◆ Challenge:
Render every entry verbatim.

◆ Dataset records:
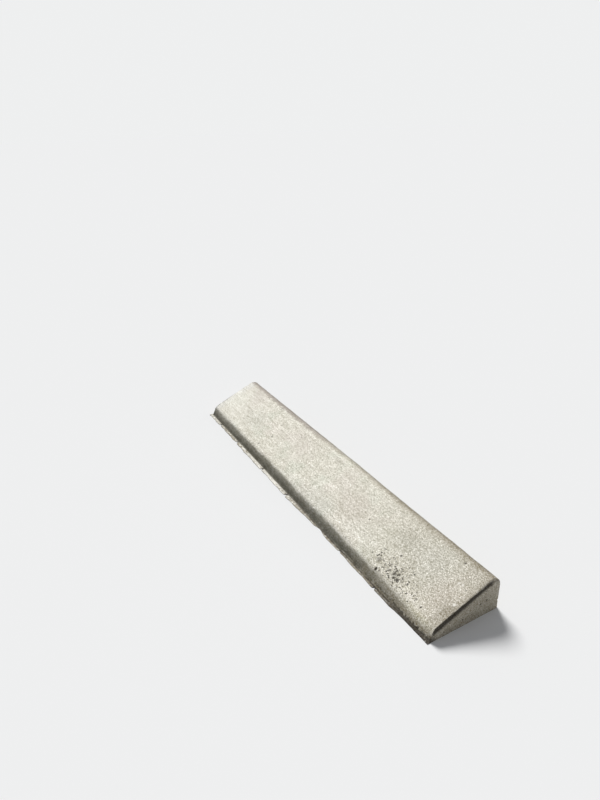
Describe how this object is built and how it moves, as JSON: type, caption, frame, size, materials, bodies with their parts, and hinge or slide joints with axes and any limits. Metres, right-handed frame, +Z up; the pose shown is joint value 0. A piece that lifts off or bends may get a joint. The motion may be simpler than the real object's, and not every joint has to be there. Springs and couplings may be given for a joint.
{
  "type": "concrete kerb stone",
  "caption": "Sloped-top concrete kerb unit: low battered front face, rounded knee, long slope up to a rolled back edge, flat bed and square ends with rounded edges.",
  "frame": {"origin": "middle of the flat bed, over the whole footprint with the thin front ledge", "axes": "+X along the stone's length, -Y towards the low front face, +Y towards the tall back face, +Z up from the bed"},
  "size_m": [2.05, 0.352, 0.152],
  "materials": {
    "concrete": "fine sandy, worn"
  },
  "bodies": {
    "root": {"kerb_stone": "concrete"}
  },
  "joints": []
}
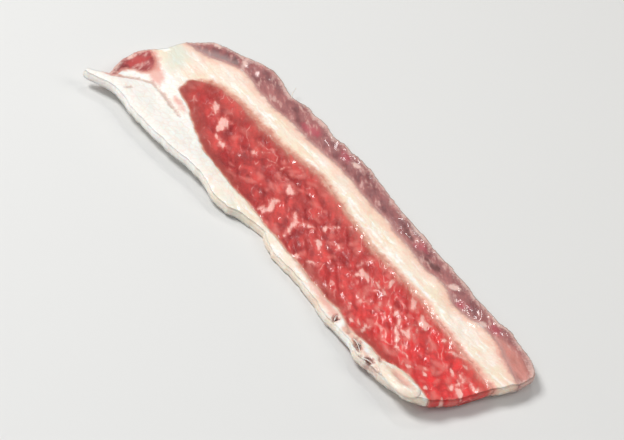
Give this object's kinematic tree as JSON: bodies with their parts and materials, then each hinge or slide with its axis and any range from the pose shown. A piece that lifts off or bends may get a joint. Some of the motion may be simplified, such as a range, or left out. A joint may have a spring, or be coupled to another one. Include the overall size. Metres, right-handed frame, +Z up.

◆ Output of the exercise:
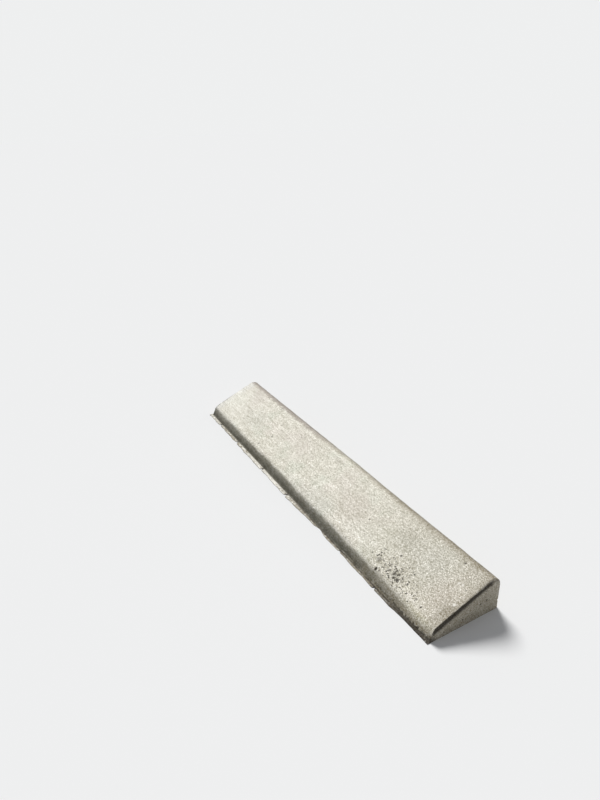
Describe how this object is built and how it moves, as JSON: type, caption, frame, size, materials, bodies with their parts, and hinge or slide joints with axes and any limits. Metres, right-handed frame, +Z up; the pose shown is joint value 0. A piece that lifts off or bends may get a joint. The motion may be simpler than the real object's, and not every joint has to be there. Springs and couplings may be given for a joint.
{
  "type": "concrete kerb stone",
  "caption": "Sloped-top concrete kerb unit: low battered front face, rounded knee, long slope up to a rolled back edge, flat bed and square ends with rounded edges.",
  "frame": {"origin": "middle of the flat bed, over the whole footprint with the thin front ledge", "axes": "+X along the stone's length, -Y towards the low front face, +Y towards the tall back face, +Z up from the bed"},
  "size_m": [2.05, 0.352, 0.152],
  "materials": {
    "concrete": "fine sandy, worn"
  },
  "bodies": {
    "root": {"kerb_stone": "concrete"}
  },
  "joints": []
}
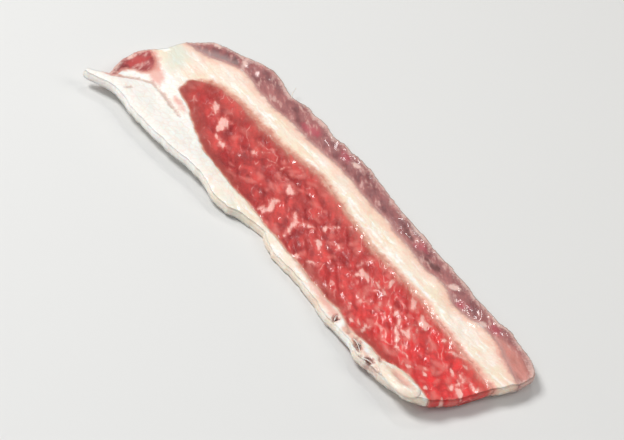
Give this object's kinematic tree as JSON: bodies with their parts and materials, then each hinge or slide with its axis and any range from the pose shown. A piece that lifts off or bends may get a joint. Some of the motion may be simplified, such as a range, or left out. A joint may have a spring, or be coupled to another one. Include the overall size. Metres, right-handed frame, +Z up.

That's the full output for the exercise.